“Vergeleken bij God ben jij nog kleiner dan een peuter”

Vergeleken bij God, die eeuwig is, ben jij nog kleiner dan een peuter van twee jaar is in vergelijking met jou. En behalve een kind, ben je ook kind van God. - Vergeet dat niet. (De Weg, 860)

Let eens op het grote verschil tussen een jongetje dat valt en een volwassen man die valt. Voor jongetjes is vallen meestal niet belangrijk. Zij struikelen zo vaak. Als er al een paar tranen rollen, krijgen ze van hun vader te horen: mannen huilen niet. En het incident is gesloten, met de poging van het kind te voldoen aan de verwachtingen van zijn vader.

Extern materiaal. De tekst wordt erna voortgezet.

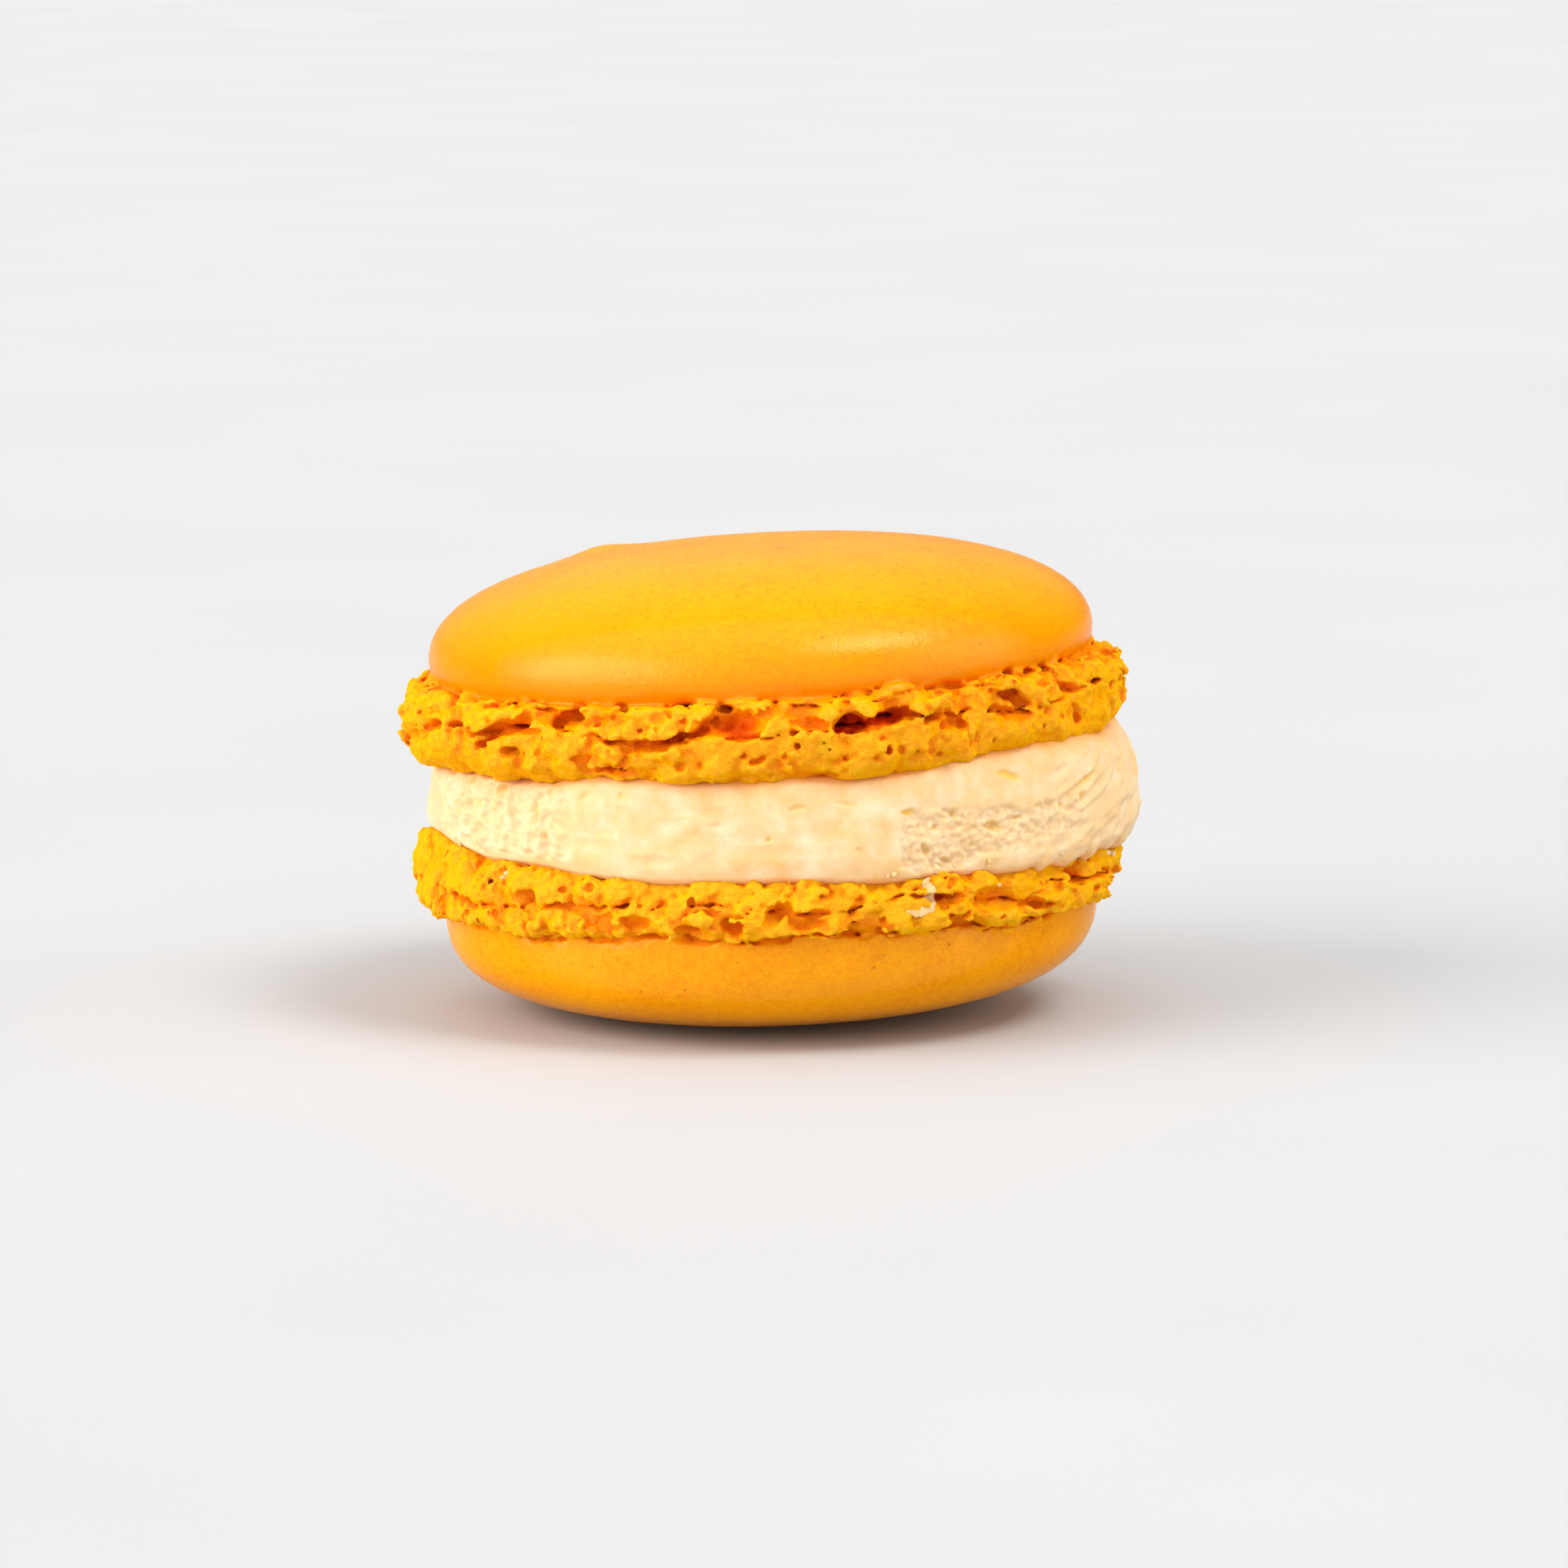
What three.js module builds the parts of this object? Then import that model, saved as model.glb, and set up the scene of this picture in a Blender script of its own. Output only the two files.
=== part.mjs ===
// French macaron: two almond meringue shells with ruffled feet, round a disc of buttercream.
//
// Units are millimetres and +Z is up. The origin is on the table, under the middle of the
// macaron's box. The front is -Y. A turn is an angle in degrees from the front towards +X.
//
// Each shell is described in its own terms: a turn, a radius, and a height measured from the flat
// inner face towards the dome. The upper shell has its dome up, and the lower one is upside down.
import * as THREE from "three";

// ---- Driving dimensions ----
const FOOT_ROUNDING = 2.1; // radius of the foot's rounded edges
const NECK_BLEND = 0.3; // how softly the foot runs into the cap
const ROLL_HEIGHT = 5.5; // depth of the ellipse that rolls the cap in under its widest level
const SIDE_POWER = 2.6; // superellipse power across the cap
const LEAST_SLOPE = 0.06; // keeps the cap's distance finite at the middle of its waist

const LOWER_HEIGHT = 11.3; // lower shell, from the table to its inner face
const FILLING_HEIGHT = 5.5; // at the middle of the macaron
const UPPER_LEAN = 2.6; // degrees by which the upper shell rises towards +X
const CONTACT_GAP = 0.3; // left between the filling and each shell
const FLAT_RADIUS = 18.9; // the part of a shell's inner face that stays flat
const EDGE_CHECKS = [0.3, 0.65, 1]; // shares of the way from there to the edge where it is kept
const EDGE_STEP = 0.05;

const REST = { radius: 6.5, offset: -2 }; // level spot that it stands on, and its centre along X

// ---- Relief of a foot ----
const LUMP_SIZE = 2.3; // spacing of the foam lumps
const LUMP_HEIGHT = 0.75;
const SWELL_SIZE = 6; // slower swelling of the foot's outline
const SWELL_HEIGHT = 0.5;
const BORDER_WAVE = 0.45; // how far the top of the foot wanders up and down
const BORDER_DROP = 0.3; // how far its mean level is under the top of the foot
const BORDER_FADE = 0.8; // height over which the lumps fade out into the smooth cap
const HOLE_WARP = 0.35; // how ragged the holes' outlines are
const HOLE_WARP_SIZE = 0.9;

// Holes that the rising foam tore open: turn, height, width, tallness, depth and slant. The slant
// is the rise in millimetres for each millimetre towards +X.
const UPPER_HOLES = [
  [-48, 2.9, 3.0, 1.0, 1.0, 0.35],
  [-43, 3.9, 2.4, 1.3, 1.3, 0.5],
  [-37, 4.3, 1.6, 0.8, 1.2, 0],
  [-33.2, 4.4, 2.2, 1.0, 2.2, 0.1],
  [-27, 1.0, 2.2, 0.6, 1.6, 0],
  [-21.5, 0.8, 3.0, 0.6, 0.9, 0],
  [-20.5, 2.7, 2.2, 0.6, 1.2, 0.1],
  [-15.5, 3.0, 2.8, 0.8, 1.6, 0.25],
  [-10, 3.5, 2.4, 1.0, 1.8, 0.35],
  [-5.5, 3.8, 3.6, 1.9, 2.0, 0],
  [0.5, 4.5, 1.6, 0.6, 1.4, 0],
  [4.3, 4.2, 2.0, 0.9, 1.2, -0.1],
  [8.4, 0.4, 1.7, 0.6, 1.4, 0],
  [13, 3.3, 2.6, 1.2, 2.5, 0],
  [19, 3.5, 3.2, 0.9, 2.0, 0.05],
  [20, 4.4, 2.0, 0.9, 0.9, 0],
  [31, 2.7, 2.3, 0.7, 1.0, 0],
  [34.5, 4.7, 1.4, 0.7, 1.8, 0],
  [44, 3.7, 2.7, 1.3, 1.9, -0.3],
  [52.6, 4.5, 1.9, 0.9, 0.9, 0.2],
  [58.4, 3.6, 1.7, 0.8, 1.2, -0.1],
];
const LOWER_HOLES = [
  [-43, 2.2, 2.2, 1.6, 0.9, 0],
  [-28, 3.2, 2.4, 0.8, 0.8, 0.1],
  [-22, 3.1, 2.0, 0.8, 0.9, 0],
  [-15, 0.3, 2.4, 0.7, 1.2, 0],
  [-13.5, 3.0, 1.9, 0.8, 1.3, 0],
  [-6, 3.0, 1.6, 1.0, 1.3, 0],
  [1.2, 2.3, 1.7, 1.1, 0.9, 0],
  [6, 2.9, 1.8, 0.8, 0.8, 0],
  [16.5, 0.2, 2.2, 0.6, 1.0, 0],
  [29.5, 1.7, 2.1, 0.7, 1.3, 0],
  [32, 3.1, 1.5, 0.6, 1.6, 0],
  [39, 2.3, 3.3, 1.9, 1.1, 0.1],
  [49, 3.2, 3.5, 0.8, 1.0, 0.1],
  [60, 1.8, 2.8, 1.5, 1.8, 0],
  [84, 3.4, 7.5, 2.4, 1.2, 0],
];
const BACK_HOLES = { first: 104, last: 290, every: 11 }; // turns that a seeded rule fills
const BACK_HOLE_RANGE = {
  height: [1.2, 4.2],
  width: [1.2, 4.2],
  tall: [0.5, 1.4],
  depth: [0.8, 2.3],
};

// ---- The two shells ----
const UPPER = {
  name: "upper_shell",
  capRadius: 20.65,
  capShift: -0.45, // the cap's centre, along X, from the middle of the box
  footRadius: 22.15,
  footShift: -0.65,
  footHeight: 4.85, // before its lumps
  footDip: 0, // how much lower the foot is at the front and the back
  waist: 6.1, // height of the cap's widest level
  dome: 6.15, // height of the dome above it
  domePower: 2.15, // superellipse power up the dome
  lean: 0.6, // degrees by which the dome leans against the inner face
  peak: { turn: 236, radius: 12.4, height: 0.35, spread: 1.3 }, // where the piping tip left
  rest: null,
  holes: [...UPPER_HOLES, ...backHoles(3)],
  seed: 3,
};
const LOWER = {
  name: "lower_shell",
  capRadius: 20.35,
  capShift: -0.05,
  footRadius: 21.7,
  footShift: -0.1,
  footHeight: 4.4,
  footDip: 0.5,
  waist: 3.6,
  dome: LOWER_HEIGHT - 3.6,
  domePower: 3.4,
  lean: 1.5,
  peak: null,
  rest: REST,
  holes: [...LOWER_HOLES, ...backHoles(11)],
  seed: 11,
};

// ---- Filling ----
const FILLING_RADIUS = 20.9; // where it meets the shells
const FILLING_BULGE = 0.5; // how far its side stands out at mid height
const FILLING_SWELL = 0.3; // slow unevenness of the side
const FILLING_SWELL_SIZE = 5.3;
const FILLING_SEED = 41;
const MOST_SAG = 0.7; // how far its edge may sink round a foot's rounded rim
// Where the cream stands out: its turn, the turns it spreads over, how far it stands out, and the
// middle and half height of it as shares of the filling's height.
const SPILL = { turn: 84, spread: 38, reach: 1.45, level: 0.35, tall: 0.72 };

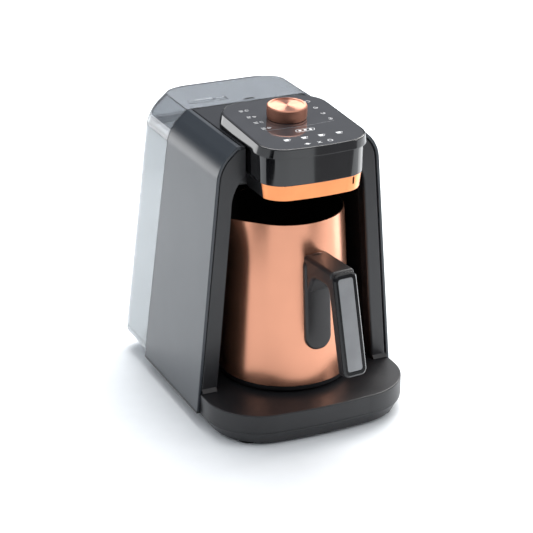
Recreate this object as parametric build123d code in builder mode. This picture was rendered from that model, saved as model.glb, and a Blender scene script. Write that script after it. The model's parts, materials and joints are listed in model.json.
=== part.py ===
from build123d import *
import os
from math import sin, cos, tan, radians, degrees, sqrt, pi

os.makedirs("parts", exist_ok=True)

# ---------------------------------------------------------------- driving sizes (mm)
# Frame: +Z up, +X to the right seen from the front, the front faces -Y.
# Origin: middle of the footprint box, on the surface the feet stand on.
seam_z = 13.0            # joint between the lower base and everything above it
deck_z = 241.0           # flat top of the casing
bend_z = 226.0           # where the leaning sides turn into the bevels
w_low, w_bend, w_top = 90.0, 70.9, 54.6   # half widths at seam, bend, deck
bend_r = 32.0            # rounding of the bend
skin = 2.6               # casing wall
front_lo, front_hi = -43.9, -49.7   # casing front plane at seam_z and deck_z
rear_lo, rear_hi = 75.4, 53.4       # casing rear plane at seam_z and deck_z
back_lo, back_hi = 136.0, 115.7     # tank rear plane at seam_z and deck_z
lid_z = 214.8            # joint between tank and lid
tray_z = 28.8            # top of the tray
tray_w, tray_front, tray_r, tray_bow = 87.1, -106.8, 48.0, 2.0
foot_h = 2.4

head_w = 45.9            # half width of the head
head_front, head_rear = -90.8, 20.5
head_rf, head_rr, head_bow = 21.8, 24.0, 1.2
panel_slope = 2.65       # the panel falls towards the front, degrees
panel_y, panel_z = -24.4, 250.5     # knob axis meets the panel here
band_h = 7.8             # glossy band under the panel
fascia_z = 216.7         # bottom of the fascia, top of the trim
trim_z = 203.8           # bottom of the trim

knob_r, knob_h = 16.4, 11.0

jug_y = -20.8            # jug axis
jug_turn = 5.6           # the jug stands turned by this about its axis, degrees
jug_rt, jug_zt = 49.0, 174.8        # rim radius and height
jug_rb, jug_zb = 56.0, 35.0         # radius and height of the bottom of the sleeve
jug_skin = 0.9
plate_top = 29.6         # top of the heating plate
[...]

(...) Als we ervoor zorgen ons zo te gedragen als zij, zullen de struikelingen en mislukkingen – die trouwens onvermijdelijk zijn – van ons innerlijk leven ons niet verbitteren. We zullen verdriet hebben, maar niet ontmoedigd worden. En met een glimlach die, als helder water, opwelt vanuit de vreugde om ons kindzijn van die Liefde, die grootheid, die oneindige wijsheid, die barmhartigheid die onze Vader in de Hemel is. Tijdens mijn jaren in dienst van de Heer heb ik geleerd een klein kind van God te zijn. En dit vraag ik ook van u, dat u zult zijn quasi modo geniti infantes, kinderen die verlangen naar het woord van God, het brood van God, het voedsel van God, de sterkte van God om ons voortaan als christelijke mensen te gedragen.